Consider the functor $F$ from commutative rings to abelian groups that takes a commutative ring $R$ to the group $R^\times$ of invertible elements. Does $F$ have a left adjoint? Does $F$ have a right adjoint? Justify your answers.

Solution.

$F$ is a forgetful functor, so its left adjoint is a universal construction. Hence, $F$ has the functor $A \mapsto \Z\br{A}$ as a left adjoint. If $F$ were a left adjoint, then in particular $F$ must preserve colimits.
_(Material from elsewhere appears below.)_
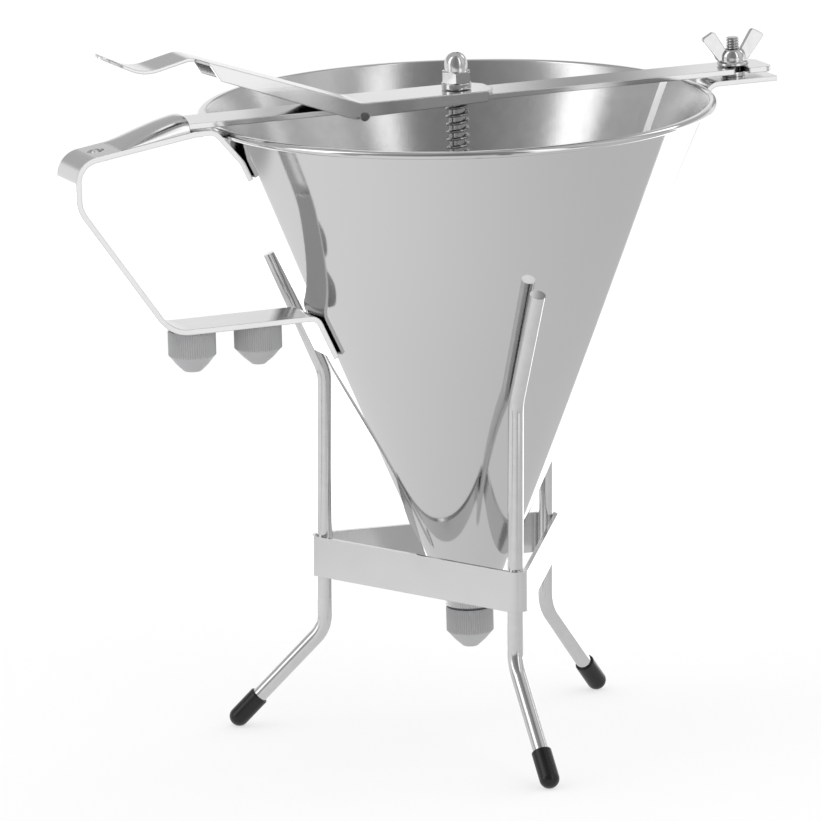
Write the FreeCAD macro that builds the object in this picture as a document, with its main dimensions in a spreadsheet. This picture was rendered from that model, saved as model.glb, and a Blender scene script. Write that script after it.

However, if $A = \Z/2\Z$ and $B = \Z/3\Z$ , then

\begin{aligned} \Z/2\Z \amalg_{\CRing} \Z/3\Z &\simeq \Z/2\Z \otimes_\Z \Z/3\Z \\ &\simeq \Z/{\gcd\p{2, 3}}\Z \\ &\simeq 0, \end{aligned}

but this would mean

\begin{aligned} 1 &\simeq F\p{\Z/2\Z \amalg_{\CRing} \Z/3\Z} \\ &\simeq F\p{\Z/2\Z} \amalg_{\Ab} F\p{\Z/3\Z} \\ &\simeq 1 \oplus \Z/2\Z, \end{aligned}

which is impossible. Hence, $F$ has no right adjoint.